Une décision très attendue qui sera symbolique
L’avocat du policier demande la relaxe, axant sa plaidoirie sur l’absence de victime mais surtout, sur le profil psychologique de son client. A la sortie de la salle d’audience, il s’estime satisfait du procès. « Dans notre pays, les tentatives de violences ne sont pas réprimées », assure-t-il. Une phrase qui ne passe pas auprès de l’assistance. « Chez les Gilets jaunes, c’est bien réprimé ! Vous n’avez pas l’impression qu’il y a une justice à deux vitesses monsieur ? », lui crie un homme dans les couloirs du tribunal. Rappelons que depuis le début du mouvement social, près de 10 000 manifestants ont été placés en gardes à vue, 3 100 ont été condamnés et 400 ont été incarcérés. Dans la foule, une autre personne évoque aussi les 2500 personnes blessées parmi lesquelles 25 éborgnés et cinq mains arrachées.

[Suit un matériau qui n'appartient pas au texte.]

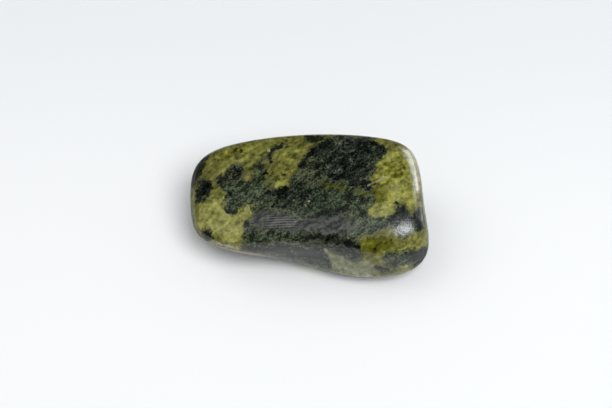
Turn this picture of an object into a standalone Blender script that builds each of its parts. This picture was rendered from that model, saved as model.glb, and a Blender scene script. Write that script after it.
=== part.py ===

Un sujet qui n’aura pas été abordé durant cette audience car « ce n’était pas le procès de la police » comme l’a rappelé la procureure. Il n’empêche : la décision qui sera rendue aura une portée hautement symbolique. Si le policier est condamné, cela signifierait que les forces de l’ordre devraient subir sans répliquer les jets de projectiles. S’il est acquitté, les manifestants vont sans doute considérer que la justice couvre les exactions des forces de l’ordre. Un énorme dilemme dont le juge est bien conscient. « C’est une décision difficile qui sera de toute façon critiquée avant même d’être rendue ». Le jugement sera connu le 19 décembre prochain.